Of course one of the implicit inputs is, as with Volkswagen, going to be “running in benchmark mode”.

Joe K January 28, 2016 6:53 AM

@Tony H.

Of course one of the implicit inputs is, as with Volkswagen, going to be “running in benchmark mode”.

True, Diakopoulos’s imaginary FOIPA would of course be hampered by perverse institutional incentives to “comply” in bad faith. Just like with FOIA:

https://www.techdirt.com/blog/?tag=foia
https://www.eff.org/deeplinks/2016/01/case-missing-comma-why-congress-must-fix-foias-law-enforcement-exemption

All the same, I appreciated his piece for its exploration of the space between (a) full open-source for all of the State’s automated decision-making, and (b) the status quo.

I shudder to imagine how utterly worthless Beware and many of its friends in the US LEA software ecosystem are. Given the present lack of transparency, how much testing has Beware endured, and of what quality? (For that matter, are tests even definable? i.e., does a specification even exist?) Should one expect it to be any better than an air-traffic-control system sold to cargo-cultists? And, if so, by precisely how much?

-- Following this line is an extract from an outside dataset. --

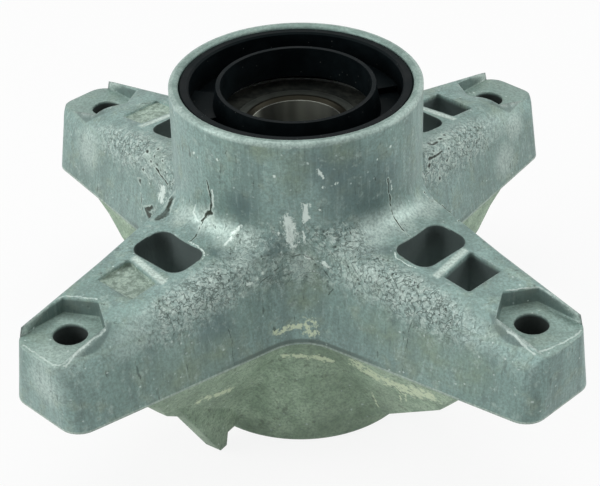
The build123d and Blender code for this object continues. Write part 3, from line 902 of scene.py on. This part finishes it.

And, having said all that:

http://kvpr.org/post/fresno-pd-drops-beware-threat-assessment-program

“The public was alarmed that the police department had secretly started experimenting with software that potentially labeled them as threats to public safety,” [the ACLU’s Matt] Cagle said.

The FPD will continue to use a more limited version of the program that tells officers at the crime center if there is a criminal history at a particular address. In that case, a symbol will appear in the screen that will show them previous arrests and convictions at a particular address. However, it will not assign any type of color-coded threat assessment.

Marcos El Malo January 30, 2016 9:25 PM

This Beware program sounds relatively benign compared to the Mimority Report program.